_Your instructions_. Give all of the lines again, with nothing added or dropped.

_Available data_.
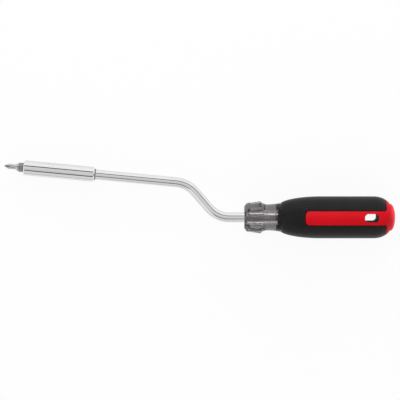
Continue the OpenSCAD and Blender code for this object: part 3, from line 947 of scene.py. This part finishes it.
class SCENE_OT_screwdriver_stage(bpy.types.Operator):
    """Lay the pale floor, hang the soft lights and set the camera over the tool"""

    bl_idname = "scene.screwdriver_stage"
    bl_label = "Stage"

    def execute(self, context):
        context.scene.view_settings.view_transform = "Standard"
        self.floor()
        self.world(context)
        self.camera(context)
        for lamp in LAMPS:
            self.light(context, *lamp)
        return {"FINISHED"}

    @staticmethod
    def camera(context):
        """Looks down on the tool, square to the plane of its bends apart from the tilt."""
        view = context.scene.screwdriver_stage
        laid = lay_down()
        turn = laid.to_3x3()
        target = laid @ Vector((view.centre_x, view.centre_y, 0))
        back = turn @ Vector((0, math.sin(view.tilt), math.cos(view.tilt)))
        up = turn @ Vector((0, math.cos(view.tilt), -math.sin(view.tilt)))
        right = turn @ Vector((1, 0, 0))
        lens = bpy.data.cameras.new("camera")
        lens.sensor_width = SENSOR_WIDTH
        lens.lens = SENSOR_WIDTH * view.distance / view.width
        lens.clip_end = VIEW_DEPTH
        camera = bpy.data.objects.new("camera", lens)
        basis = Matrix((right, up, back)).transposed().to_4x4()
        camera.matrix_world = Matrix.Translation(target + back * view.distance) @ basis
        context.scene.collection.objects.link(camera)
        context.scene.camera = camera

    @staticmethod
    def floor():
        """A grey floor that keeps the tool's shadow, and that the camera sees as near white."""
        bm = bmesh.new()
        bmesh.ops.create_grid(bm, x_segments=4, y_segments=4, size=FLOOR_HALF)
        floor = object_of("floor", bm, Matrix.Identity(4))
        material = bpy.data.materials.new("pale_floor")
        tree = empty_tree(material)
        grey = add_node(tree, "BsdfDiffuse", {"Color": (FLOOR_GREY, FLOOR_GREY, FLOOR_GREY, 1)})
        white = add_node(tree, "Emission", {"Color": (1, 1, 1, 1), "Strength": 1.0})
        path = add_node(tree, "LightPath").outputs
        shares = [
            add_node(tree, "Math", {0: path[ray], 1: share}, operation="MULTIPLY").outputs[0]
            for ray, share in FLOOR_WHITE
        ]
        most = shares[0]
        for share in shares[1:]:
            most = add_node(tree, "Math", {0: most, 1: share}, operation="MAXIMUM").outputs[0]
        shaders = {"Fac": most, 1: grey.outputs["BSDF"], 2: white.outputs["Emission"]}
        mix = add_node(tree, "MixShader", shaders)
        add_node(tree, "OutputMaterial", {"Surface": mix.outputs["Shader"]})
        floor.data.materials.append(material)

    @staticmethod
    def world(context):
        """A pale studio whose two dark seams run along the tool, over it and past its sides."""
        world = bpy.data.worlds.new("studio")
        context.scene.world = world
        tree = empty_tree(world)
        _, roll = resting()
        place = add_node(tree, "TexCoord").outputs["Generated"]
        rolled = {"Vector": place, "Rotation": (roll, 0, 0)}
        turned = add_node(tree, "Mapping", rolled, vector_type="VECTOR").outputs["Vector"]
        split = add_node(tree, "SeparateXYZ", {"Vector": turned}).outputs
        across = add_node(tree, "Math", {0: split["Y"], 1: split["Z"]}, operation="ARCTAN2").outputs[0]
        whole_turn = {"Value": across, "From Min": -math.pi, "From Max": math.pi}
        share = add_node(tree, "MapRange", whole_turn).outputs["Result"]

        def greys(bands):
            """The studio's greys round the tool, as one colour ramp."""
            ramp = add_node(tree, "ValToRGB", {"Fac": share})
            elements = ramp.color_ramp.elements
            shares = [(degrees + 180) / 360 for degrees, _ in bands]
            for position in shares[2:]:
                elements.new(position)
            for element, position, (_, grey) in zip(elements, shares, bands):
                element.position = position
                element.color = (grey, grey, grey, 1)
            return ramp.outputs["Color"]

        leaning = {"Value": split["X"], "From Min": SIDE_FROM, "From Max": SIDE_FULL}
        beside = add_node(tree, "MapRange", leaning).outputs["Result"]
        blended = {"Factor": beside, "A": greys(SEAM_BANDS), "B": greys(SIDE_BANDS)}
        both = add_node(tree, "Mix", blended, data_type="RGBA").outputs["Result"]
        sky = add_node(tree, "Background", {"Color": both, "Strength": 1.0})
        white = add_node(tree, "Background", {"Color": (1, 1, 1, 1)})
        seen = add_node(tree, "LightPath").outputs["Is Camera Ray"]
        shaders = {"Fac": seen, 1: sky.outputs["Background"], 2: white.outputs["Background"]}
        mix = add_node(tree, "MixShader", shaders)
        add_node(tree, "OutputWorld", {"Surface": mix.outputs["Shader"]})

    @staticmethod
    def light(context, name, place, aim, length, height, watts, through):
        """A soft lamp that no metal mirrors; the clear plastic shows it only where `through` says so."""
        lamp = bpy.data.lights.new(name, "AREA")
        lamp.shape = "ELLIPSE" if length == height else "RECTANGLE"
        lamp.size = length
        lamp.size_y = height
        lamp.energy = watts
        hung = bpy.data.objects.new(name, lamp)
        way = Vector(aim) - Vector(place)
        turn = way.to_track_quat("-Z", "Y").to_matrix().to_4x4()
        hung.matrix_world = Matrix.Translation(place) @ turn
        hung.visible_glossy = False
        hung.visible_transmission = through
        context.scene.collection.objects.link(hung)


class VIEW3D_PT_screwdriver(bpy.types.Panel):
    """Lists the screwdriver's sizes and colours, and the operators that make its pieces"""

    bl_label = "Screwdriver"
    bl_space_type = "VIEW_3D"
    bl_region_type = "UI"
    bl_category = "Screwdriver"

    def draw(self, context):
        for operator in OPERATORS:
            self.layout.operator(operator.bl_idname)
        for name, group in GROUPS.items():
            box = self.layout.box()
            for setting in group.__annotations__:
                box.prop(getattr(context.scene, name), setting)


OPERATORS = (
    MESH_OT_screwdriver_rod,
    MESH_OT_screwdriver_sleeve,
    MESH_OT_screwdriver_core,
    MESH_OT_screwdriver_grip,
    MESH_OT_screwdriver_strips,
    MESH_OT_screwdriver_cap,
    MESH_OT_screwdriver_steel,
    SCENE_OT_screwdriver_stage,
)
GROUPS = {
    "screwdriver_rod": ScrewdriverRod,
    "screwdriver_sleeve": ScrewdriverSleeve,
    "screwdriver_handle": ScrewdriverHandle,
    "screwdriver_finish": ScrewdriverFinish,
    "screwdriver_stage": ScrewdriverStage,
}


def register():
    for group in GROUPS.values():
        bpy.utils.register_class(group)
    for name, group in GROUPS.items():
        setattr(bpy.types.Scene, name, bpy.props.PointerProperty(type=group))
    for operator in OPERATORS:
        bpy.utils.register_class(operator)
    bpy.utils.register_class(VIEW3D_PT_screwdriver)


def unregister():
    bpy.utils.unregister_class(VIEW3D_PT_screwdriver)
    for operator in reversed(OPERATORS):
        bpy.utils.unregister_class(operator)
    for name in GROUPS:
        delattr(bpy.types.Scene, name)
    for group in reversed(GROUPS.values()):
        bpy.utils.unregister_class(group)


def main():
    register()
    bpy.ops.mesh.screwdriver_rod()
    bpy.ops.mesh.screwdriver_sleeve()
    bpy.ops.mesh.screwdriver_core()
    bpy.ops.mesh.screwdriver_grip()
    bpy.ops.mesh.screwdriver_strips()
    bpy.ops.mesh.screwdriver_cap()
    bpy.ops.mesh.screwdriver_steel()
    bpy.ops.scene.screwdriver_stage()


if __name__ == "__main__":
    main()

_Answer in full_.
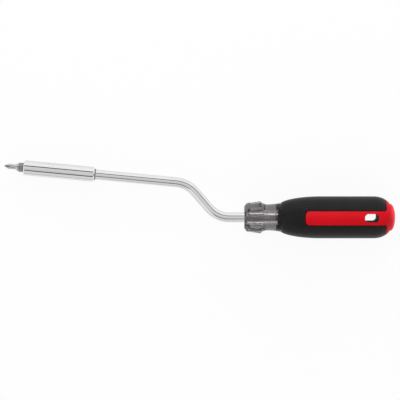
Continue the OpenSCAD and Blender code for this object: part 3, from line 947 of scene.py. This part finishes it.
class SCENE_OT_screwdriver_stage(bpy.types.Operator):
    """Lay the pale floor, hang the soft lights and set the camera over the tool"""

    bl_idname = "scene.screwdriver_stage"
    bl_label = "Stage"

    def execute(self, context):
        context.scene.view_settings.view_transform = "Standard"
        self.floor()
        self.world(context)
        self.camera(context)
        for lamp in LAMPS:
            self.light(context, *lamp)
        return {"FINISHED"}

    @staticmethod
    def camera(context):
        """Looks down on the tool, square to the plane of its bends apart from the tilt."""
        view = context.scene.screwdriver_stage
        laid = lay_down()
        turn = laid.to_3x3()
        target = laid @ Vector((view.centre_x, view.centre_y, 0))
        back = turn @ Vector((0, math.sin(view.tilt), math.cos(view.tilt)))
        up = turn @ Vector((0, math.cos(view.tilt), -math.sin(view.tilt)))
        right = turn @ Vector((1, 0, 0))
        lens = bpy.data.cameras.new("camera")
        lens.sensor_width = SENSOR_WIDTH
        lens.lens = SENSOR_WIDTH * view.distance / view.width
        lens.clip_end = VIEW_DEPTH
        camera = bpy.data.objects.new("camera", lens)
        basis = Matrix((right, up, back)).transposed().to_4x4()
        camera.matrix_world = Matrix.Translation(target + back * view.distance) @ basis
        context.scene.collection.objects.link(camera)
        context.scene.camera = camera

    @staticmethod
    def floor():
        """A grey floor that keeps the tool's shadow, and that the camera sees as near white."""
        bm = bmesh.new()
        bmesh.ops.create_grid(bm, x_segments=4, y_segments=4, size=FLOOR_HALF)
        floor = object_of("floor", bm, Matrix.Identity(4))
        material = bpy.data.materials.new("pale_floor")
        tree = empty_tree(material)
        grey = add_node(tree, "BsdfDiffuse", {"Color": (FLOOR_GREY, FLOOR_GREY, FLOOR_GREY, 1)})
        white = add_node(tree, "Emission", {"Color": (1, 1, 1, 1), "Strength": 1.0})
        path = add_node(tree, "LightPath").outputs
        shares = [
            add_node(tree, "Math", {0: path[ray], 1: share}, operation="MULTIPLY").outputs[0]
            for ray, share in FLOOR_WHITE
        ]
        most = shares[0]
        for share in shares[1:]:
            most = add_node(tree, "Math", {0: most, 1: share}, operation="MAXIMUM").outputs[0]
        shaders = {"Fac": most, 1: grey.outputs["BSDF"], 2: white.outputs["Emission"]}
        mix = add_node(tree, "MixShader", shaders)
        add_node(tree, "OutputMaterial", {"Surface": mix.outputs["Shader"]})
        floor.data.materials.append(material)

    @staticmethod
    def world(context):
        """A pale studio whose two dark seams run along the tool, over it and past its sides."""
        world = bpy.data.worlds.new("studio")
        context.scene.world = world
        tree = empty_tree(world)
        _, roll = resting()
        place = add_node(tree, "TexCoord").outputs["Generated"]
        rolled = {"Vector": place, "Rotation": (roll, 0, 0)}
        turned = add_node(tree, "Mapping", rolled, vector_type="VECTOR").outputs["Vector"]
        split = add_node(tree, "SeparateXYZ", {"Vector": turned}).outputs
        across = add_node(tree, "Math", {0: split["Y"], 1: split["Z"]}, operation="ARCTAN2").outputs[0]
        whole_turn = {"Value": across, "From Min": -math.pi, "From Max": math.pi}
        share = add_node(tree, "MapRange", whole_turn).outputs["Result"]

        def greys(bands):
            """The studio's greys round the tool, as one colour ramp."""
            ramp = add_node(tree, "ValToRGB", {"Fac": share})
            elements = ramp.color_ramp.elements
            shares = [(degrees + 180) / 360 for degrees, _ in bands]
            for position in shares[2:]:
                elements.new(position)
            for element, position, (_, grey) in zip(elements, shares, bands):
                element.position = position
                element.color = (grey, grey, grey, 1)
            return ramp.outputs["Color"]

        leaning = {"Value": split["X"], "From Min": SIDE_FROM, "From Max": SIDE_FULL}
        beside = add_node(tree, "MapRange", leaning).outputs["Result"]
        blended = {"Factor": beside, "A": greys(SEAM_BANDS), "B": greys(SIDE_BANDS)}
        both = add_node(tree, "Mix", blended, data_type="RGBA").outputs["Result"]
        sky = add_node(tree, "Background", {"Color": both, "Strength": 1.0})
        white = add_node(tree, "Background", {"Color": (1, 1, 1, 1)})
        seen = add_node(tree, "LightPath").outputs["Is Camera Ray"]
        shaders = {"Fac": seen, 1: sky.outputs["Background"], 2: white.outputs["Background"]}
        mix = add_node(tree, "MixShader", shaders)
        add_node(tree, "OutputWorld", {"Surface": mix.outputs["Shader"]})

    @staticmethod
    def light(context, name, place, aim, length, height, watts, through):
        """A soft lamp that no metal mirrors; the clear plastic shows it only where `through` says so."""
        lamp = bpy.data.lights.new(name, "AREA")
        lamp.shape = "ELLIPSE" if length == height else "RECTANGLE"
        lamp.size = length
        lamp.size_y = height
        lamp.energy = watts
        hung = bpy.data.objects.new(name, lamp)
        way = Vector(aim) - Vector(place)
        turn = way.to_track_quat("-Z", "Y").to_matrix().to_4x4()
        hung.matrix_world = Matrix.Translation(place) @ turn
        hung.visible_glossy = False
        hung.visible_transmission = through
        context.scene.collection.objects.link(hung)


class VIEW3D_PT_screwdriver(bpy.types.Panel):
    """Lists the screwdriver's sizes and colours, and the operators that make its pieces"""

    bl_label = "Screwdriver"
    bl_space_type = "VIEW_3D"
    bl_region_type = "UI"
    bl_category = "Screwdriver"

    def draw(self, context):
        for operator in OPERATORS:
            self.layout.operator(operator.bl_idname)
        for name, group in GROUPS.items():
            box = self.layout.box()
            for setting in group.__annotations__:
                box.prop(getattr(context.scene, name), setting)


OPERATORS = (
    MESH_OT_screwdriver_rod,
    MESH_OT_screwdriver_sleeve,
    MESH_OT_screwdriver_core,
    MESH_OT_screwdriver_grip,
    MESH_OT_screwdriver_strips,
    MESH_OT_screwdriver_cap,
    MESH_OT_screwdriver_steel,
    SCENE_OT_screwdriver_stage,
)
GROUPS = {
    "screwdriver_rod": ScrewdriverRod,
    "screwdriver_sleeve": ScrewdriverSleeve,
    "screwdriver_handle": ScrewdriverHandle,
    "screwdriver_finish": ScrewdriverFinish,
    "screwdriver_stage": ScrewdriverStage,
}


def register():
    for group in GROUPS.values():
        bpy.utils.register_class(group)
    for name, group in GROUPS.items():
        setattr(bpy.types.Scene, name, bpy.props.PointerProperty(type=group))
    for operator in OPERATORS:
        bpy.utils.register_class(operator)
    bpy.utils.register_class(VIEW3D_PT_screwdriver)


def unregister():
    bpy.utils.unregister_class(VIEW3D_PT_screwdriver)
    for operator in reversed(OPERATORS):
        bpy.utils.unregister_class(operator)
    for name in GROUPS:
        delattr(bpy.types.Scene, name)
    for group in reversed(GROUPS.values()):
        bpy.utils.unregister_class(group)


def main():
    register()
    bpy.ops.mesh.screwdriver_rod()
    bpy.ops.mesh.screwdriver_sleeve()
    bpy.ops.mesh.screwdriver_core()
    bpy.ops.mesh.screwdriver_grip()
    bpy.ops.mesh.screwdriver_strips()
    bpy.ops.mesh.screwdriver_cap()
    bpy.ops.mesh.screwdriver_steel()
    bpy.ops.scene.screwdriver_stage()


if __name__ == "__main__":
    main()